Tras los disturbios en el templo, desde la franja de Gaza lanzaron, en cuestión de cinco minutos, 130 cohetes contra el sur de Israel, dejando un saldo inicial de dos civiles muertos (ya van siete). El ejército israelí, argumentando el derecho de su país a su legítima defensa, bombardeó 700 blancos del grupo Hamas en la franja de Gaza. Los ataques dejaron 30 muertos (hoy son más de 90), entre ellos 28 niños y por lo menos 500 heridos.
Israel asegura que los menores murieron por cuenta de cohetes palestinos que cayeron dentro de su mismo territorio, lo cual niegan en Gaza. En los días siguientes, desde la franja proyectaron hasta 1.800 cohetes contra Israel, disparando las alarmas de guerra en el territorio. El ejército reaccionó destruyendo un edificio de 12 pisos que tenía, entre otras cosas, oficinas de Hamas, y el viernes entraron por tierra a Gaza con sus tanques y artillería. “Estamos peleando en dos frentes”, afirmó el primer ministro israelí, Benjamín Netanyahu, para explicar cómo los episodios de esta semana son diferentes a los enfrentamientos pasados.

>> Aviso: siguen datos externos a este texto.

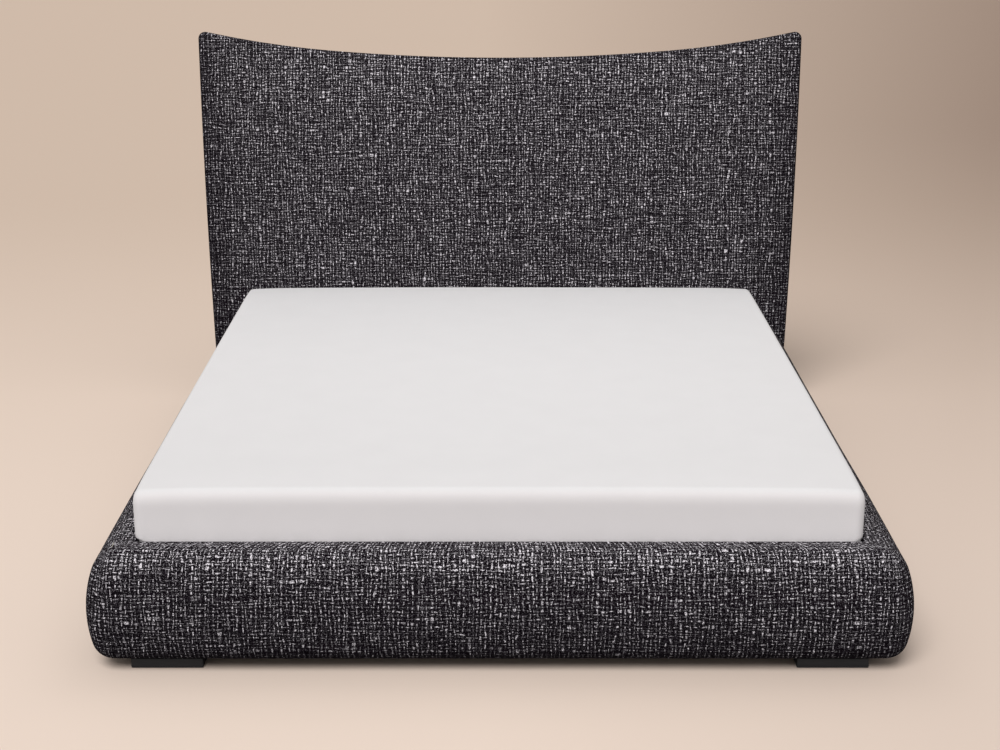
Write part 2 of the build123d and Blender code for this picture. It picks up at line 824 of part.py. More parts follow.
with BuildPart() as headboard_back_cover:
    add(
        headboard_layer(
            panel_face_depth,
            headboard_back_depth,
            back_panel_margin,
            back_panel_margin,
            panel_low_z,
            headboard_corner_radius,
        )
    )
    fillet(rim_edges(headboard_back_cover.edges(), headboard_back_depth), back_panel_thickness)
    add(
        headboard_layer(
            panel_face_depth - cut_overrun,
            panel_back_depth + fabric_fit,
            back_panel_margin + fabric_thickness,
            back_panel_margin + fabric_thickness,
            panel_low_z + fabric_thickness,
        ),
        mode=Mode.SUBTRACT,
    )
finish(headboard_back_cover.part, "headboard_back_cover")

# Corner brackets: bent steel angles, bolted to the ends and screwed to the side boards
for end, face_y, way in (("front", foot_board_y, 1), ("rear", head_face_y, -1)):
    for side_name, side in (("left", -1), ("right", 1)):
        with BuildPart() as bracket:
            with BuildSketch(Plane.XY.offset(bracket_low_z)):
                with Locations((side * board_face_x, face_y)):
                    legs = (bracket_leg, bracket_thickness)
                    x_align = Align.MAX if side > 0 else Align.MIN
                    y_align = Align.MIN if way > 0 else Align.MAX
                    Rectangle(*legs, align=(x_align, y_align))
                    Rectangle(*reversed(legs), align=(x_align, y_align))
            extrude(amount=bracket_height)
            bend_line = bracket.edges().filter_by(Axis.Z).sort_by_distance(
                (side * board_face_x, face_y, bracket_low_z + bracket_height / 2)
            )[0]
            fillet(bend_line, bracket_bend_radius)
            drill(foot_bolt_places + head_bolt_places, bolt_hole_radius, bracket_thickness)
            drill(bracket_screw_places, screw_hole_radius, bracket_thickness)
        finish(bracket.part, end + "_" + side_name + "_bracket")

with BuildPart() as bracket_screws:
    for place in bracket_screw_places + foot_hanger_screw_places + head_hanger_screw_places:
        with Locations(place.location):
            add(wood_screw)
finish(bracket_screws.part, "bracket_screws")

foot_bolt = screw(foot_bolt_length, bolt_radius, bolt_head_radius, bolt_head_height)
with BuildPart() as foot_rail_bolts:
    for place in foot_bolt_places:
        with Locations(place.location):
            add(foot_bolt)
finish(foot_rail_bolts.part, "foot_rail_bolts")

head_bolt = screw(head_bolt_length, bolt_radius, bolt_head_radius, bolt_head_height)
with BuildPart() as headboard_bolts:
    for place in head_bolt_places:
        with Locations(place.location):
            add(head_bolt)
finish(headboard_bolts.part, "headboard_bolts")

with BuildPart() as tee_nut_shape:
    Cylinder(
        tee_nut_flange_radius, tee_nut_flange_thickness, align=(Align.CENTER, Align.CENTER, Align.MAX)
    )
    Cylinder(
        tee_nut_barrel_radius, tee_nut_barrel_length, align=(Align.CENTER, Align.CENTER, Align.MIN)
    )
    Hole(bolt_radius + thread_fit)

with BuildPart() as tee_nuts:
    for place in foot_bolt_places:
        with Locations(place.offset(-bracket_thickness - rail_board_thickness).location):
            add(tee_nut_shape.part)
    for place in head_bolt_places:
        with Locations(place.offset(-bracket_thickness - skin_back_depth).location):
            add(tee_nut_shape.part)
finish(tee_nuts.part, "tee_nuts")

# Slatted base: ledges on the side boards, slats across, two straps of webbing over them
with BuildPart() as right_ledge:
    with Locations((board_face_x, mattress_y, ledge_top_z)):
        Box(
            ledge_width,
            ledge_high_y - ledge_low_y,
            ledge_height,
            align=(Align.MAX, Align.CENTER, Align.MAX),
        )
    fillet(right_ledge.edges().filter_by(Axis.Y).group_by(Axis.X)[0], ledge_edge_radius)
    drill(ledge_screw_places, screw_hole_radius, ledge_width)
    drill(slat_screw_places, screw_hole_radius, slat_screw_length + screw_fit)
finish(right_ledge.part, "right_ledge")

with BuildPart() as left_ledge:
    mirror(right_ledge.part, about=Plane.YZ)
finish(left_ledge.part, "left_ledge")

with BuildPart() as ledge_screws:
    for place in ledge_screw_places:
        with Locations(place.location):
            add(long_screw)
finish(ledge_screws.part, "ledge_screws")

with BuildPart() as slats:
    with Locations([(0, y, slat_deck_z) for y in slat_rows]):
        Box(
            2 * slat_half_length,
            slat_width,
            slat_thickness,
            align=(Align.CENTER, Align.CENTER, Align.MAX),
        )
    fillet(slats.edges().filter_by(Axis.X), slat_edge_radius)
    drill(slat_screw_places, screw_hole_radius, slat_thickness)
    clear_heads(slat_screw_places, screw_head_radius + screw_fit)
finish(slats.part, "slats")

with BuildPart() as slat_screws:
    for place in slat_screw_places:
        with Locations(place.location):
            add(slat_screw)
finish(slat_screws.part, "slat_screws")

webbing_length = slat_rows[-1] - slat_rows[0] + slat_width - 2 * slat_edge_radius
for side_name, side in (("left", -1), ("right", 1)):
    with BuildPart() as webbing:
        with Locations((side * webbing_spacing / 2, mattress_y, slat_deck_z)):
            Box(
                webbing_width,
                webbing_length,
                webbing_thickness,
                align=(Align.CENTER, Align.CENTER, Align.MIN),
            )
    finish(webbing.part, side_name + "_slat_webbing")

# Centre beam: a steel tube in two hangers, on legs with levelling feet
with BuildPart() as centre_beam:
    with BuildSketch(Plane.XZ.offset(-beam_low_y)):
        with Locations((0, ledge_top_z - beam_height / 2)):
            RectangleRounded(beam_width, beam_height, beam_corner_radius)
            RectangleRounded(
                beam_width - 2 * beam_wall,
                beam_height - 2 * beam_wall,
                beam_corner_radius - beam_wall,
                mode=Mode.SUBTRACT,
            )
    extrude(amount=beam_low_y - beam_high_y)
    drill(leg_screw_places, screw_hole_radius, leg_screw_length + screw_fit)
finish(centre_beam.part, "centre_beam")

for end, face_y, way in (("foot", foot_board_y, 1), ("head", head_face_y, -1)):
    y_align = Align.MIN if way > 0 else Align.MAX
    with BuildPart() as hanger:
        with Locations((0, face_y, hanger_low_z)):
            Box(
                hanger_plate_width,
                hanger_thickness,
                hanger_plate_height,
                align=(Align.CENTER, y_align, Align.MIN),
            )
            Box(
                beam_width + 2 * hanger_fit + 2 * hanger_thickness,
                hanger_reach,
                hanger_cheek_height,
                align=(Align.CENTER, y_align, Align.MIN),
            )
        with Locations((0, face_y + way * hanger_thickness, beam_low_z)):
            Box(
                beam_width + 2 * hanger_fit,
                hanger_reach,
                hanger_plate_height,
                align=(Align.CENTER, y_align, Align.MIN),
                mode=Mode.SUBTRACT,
            )
        drill(foot_hanger_screw_places + head_hanger_screw_places, screw_hole_radius, hanger_thickness)
    finish(hanger.part, end + "_beam_hanger")

leveller_nut_z = leveller_base_thickness + leveller_nut_height
rim_low_z = leveller_nut_z + leveller_travel
leg_low_z = rim_low_z + plug_rim_thickness
for leg_number, leg_y in enumerate(leg_rows):
    with BuildPart() as centre_leg:
        with BuildSketch(Plane((0, leg_y, leg_low_z))):
            Circle(leg_radius)
            Circle(leg_radius - leg_wall, mode=Mode.SUBTRACT)
        extrude(amount=leg_plate_z - leg_low_z)
        with Locations((0, leg_y, leg_plate_z)):
            Box(
                beam_width,
                leg_plate_length,
                leg_plate_thickness,
                align=(Align.CENTER, Align.CENTER, Align.MIN),
            )
        drill(leg_screw_places, screw_hole_radius, leg_plate_thickness)
    finish(centre_leg.part, "centre_leg_" + str(leg_number + 1))

    with BuildPart() as leg_plug:
        with BuildSketch(Plane((0, leg_y, rim_low_z))):
            Circle(leg_radius)
        extrude(amount=plug_rim_thickness)
        with BuildSketch(Plane((0, leg_y, leg_low_z))):
            Circle(leg_radius - leg_wall - plug_fit)
        extrude(amount=plug_depth)
        with BuildSketch(Plane((0, leg_y, rim_low_z))):
            Circle(leveller_stud_radius + leveller_fit)
        extrude(amount=plug_rim_thickness + plug_depth, mode=Mode.SUBTRACT)
    finish(leg_plug.part, "leg_plug_" + str(leg_number + 1))

    with BuildPart() as levelling_foot:
        with BuildSketch(Plane((0, leg_y, 0))):
            Circle(leveller_base_radius)
        extrude(amount=leveller_base_thickness)
        fillet(levelling_foot.edges(), leveller_base_thickness / 4)
        with BuildSketch(Plane((0, leg_y, leveller_base_thickness))):
            RegularPolygon(leveller_nut_width / 2, 6, major_radius=False)
        extrude(amount=leveller_nut_height)
        with BuildSketch(Plane((0, leg_y, leveller_nut_z))):
            Circle(leveller_stud_radius)
        extrude(amount=leveller_stud_length)
        chamfer(levelling_foot.faces().sort_by(Axis.Z)[-1].edges(), leveller_stud_radius / 4)
    finish(levelling_foot.part, "levelling_foot_" + str(leg_number + 1))

with BuildPart() as leg_screws:
    for place in leg_screw_places:
        with Locations(place.location):
            add(leg_screw)
finish(leg_screws.part, "leg_screws")

# Block feet, each screwed up into a sole, on felt pads
for foot_name, (x, y) in foot_places.items():
    with BuildPart() as foot_block:
        with Locations((x, y, foot_pad_thickness)):
            Box(
                foot_block_width,
                foot_block_depth,
                foot_block_height,
                align=(Align.CENTER, Align.CENTER, Align.MIN),
            )
        fillet(foot_block.edges().filter_by(Axis.Z), foot_block_edge_radius)
        drill(foot_screw_places, screw_hole_radius, foot_block_height)
        clear_heads(foot_screw_places, screw_head_radius + screw_fit)
    finish(foot_block.part, foot_name)

with BuildPart() as foot_pads:
    with Locations([(x, y, 0) for x, y in foot_places.values()]):
        Box(
            foot_block_width - 2 * foot_pad_margin,
            foot_block_depth - 2 * foot_pad_margin,
            foot_pad_thickness,
            align=(Align.CENTER, Align.CENTER, Align.MIN),
        )
finish(foot_pads.part, "foot_pads")

with BuildPart() as foot_screws:
    for place in foot_screw_places:
        with Locations(place.location):
            add(foot_screw)
finish(foot_screws.part, "foot_screws")

# Mattress: a foam core and a softer upper layer in a closed cover
layer_z = mattress_top_z - ticking_thickness - comfort_layer_thickness
with BuildPart() as mattress_core:
    add(mattress_form(ticking_thickness + fabric_fit))
    split(bisect_by=Plane.XY.offset(layer_z), keep=Keep.BOTTOM)
finish(mattress_core.part, "mattress_core")

with BuildPart() as mattress_comfort_layer:
    add(mattress_form(ticking_thickness + fabric_fit))
    split(bisect_by=Plane.XY.offset(layer_z), keep=Keep.TOP)
finish(mattress_comfort_layer.part, "mattress_comfort_layer")

with BuildPart() as mattress_cover:
    add(mattress_form(0))
    add(mattress_form(ticking_thickness), mode=Mode.SUBTRACT)
finish(mattress_cover.part, "mattress_cover")
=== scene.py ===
from math import asin, cos, pi, radians, sin

import bmesh
import bpy
import numpy as np
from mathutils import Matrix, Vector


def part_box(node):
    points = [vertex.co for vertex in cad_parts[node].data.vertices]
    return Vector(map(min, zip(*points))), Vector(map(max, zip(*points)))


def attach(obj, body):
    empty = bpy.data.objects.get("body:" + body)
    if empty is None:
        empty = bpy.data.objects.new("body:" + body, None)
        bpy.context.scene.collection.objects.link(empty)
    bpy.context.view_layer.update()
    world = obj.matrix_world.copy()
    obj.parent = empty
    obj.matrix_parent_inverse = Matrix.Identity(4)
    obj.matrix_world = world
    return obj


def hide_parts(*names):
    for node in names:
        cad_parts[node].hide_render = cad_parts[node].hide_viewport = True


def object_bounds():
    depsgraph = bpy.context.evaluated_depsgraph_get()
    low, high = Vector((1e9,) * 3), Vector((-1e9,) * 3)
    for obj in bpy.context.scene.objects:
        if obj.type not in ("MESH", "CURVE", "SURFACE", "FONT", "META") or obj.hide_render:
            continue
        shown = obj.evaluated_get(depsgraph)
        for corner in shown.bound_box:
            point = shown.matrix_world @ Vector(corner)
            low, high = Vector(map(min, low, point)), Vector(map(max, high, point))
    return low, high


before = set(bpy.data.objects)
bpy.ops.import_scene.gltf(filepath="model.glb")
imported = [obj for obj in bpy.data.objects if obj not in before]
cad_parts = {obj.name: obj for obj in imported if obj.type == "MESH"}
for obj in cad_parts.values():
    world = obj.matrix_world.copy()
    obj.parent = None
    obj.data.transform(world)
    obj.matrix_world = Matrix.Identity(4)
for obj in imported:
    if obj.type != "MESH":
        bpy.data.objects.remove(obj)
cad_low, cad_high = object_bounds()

# The camera stands in front of the foot end, a little above eye height, and looks down
# the middle of the bed with a long lens.
camera_height = 1.946
camera_distance = 3.671
camera_pitch = radians(17.57)
camera_lens = 59.47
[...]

Su ejército y su fuerza área, respaldada por el Domo de Hierro que intercepta el 90 por ciento de los misiles en pleno vuelo, se preparan para una campaña aérea y terrestre de varios días.
No obstante, es el segundo frente el que más preocupa. En las calles de Israel, en especial en ciudades con alta presencia de árabes israelíes, se han registrado enfrentamientos entre palestinos y judíos que hasta hace poco vivían en paz. El levantamiento de los árabes israelíes significa para el Gobierno de Netanyahu un conflicto interno, y de ahí que se esté usando por primera vez en esa nación el término guerra civil. Los árabes israelíes son palestinos cuyas familias se quedaron en Israel tras la creación del Estado judío en 1948 y que obtuvieron ciudadanía israelí. Son casi 2 millones de personas, 21 por ciento de la población de ese país; el 80 por ciento son musulmanes. Se quejan de ser “ciudadanos de segundo grado”, en especial desde que Netanyahu decretó la llamada ley del Estado judío, que otorga mayores derechos a los judíos que a los musulmanes.
Esta vez los árabes israelíes se aliaron con los palestinos de Gaza y Jerusalén Oriental, y mientras unos mandan cohetes, los otros enfrentan a su enemigo cara a cara. La ciudad más afectada por los enfrentamientos es Lod. Su alcalde, Yair Revivo, denominó la violencia contra hogares, sinagogas y vehículos como “la noche de los cristales de Lod”, haciendo referencia a los pogromos contra los judíos en la Alemania nazi. “Estamos lidiando con una guerra civil sin razón. Por favor, detengan esta locura”, dijo el presidente israelí, Reuven Rivlin.
Aunque su llamado cayó en oídos sordos, pues las agresiones de lado y lado no dan tregua. El primer ministro israelí, Benjamín Netanyahu, rechazó un cese al fuego con Hamas por considerar que primero deberían acabar con el arsenal que, dice, tienen amasado en Gaza. Pero reconoció que es la violencia interna la que más le preocupa: “No tenemos mayor amenaza que estos pogromos, no tenemos más opción que restaurar el orden usando la fuerza necesaria”.
Rivlin, su presidente, expresó su miedo ante un conflicto interno: “Más que ningún peligro que nos llegue desde el exterior, una guerra civil pondría en peligro nuestra existencia”.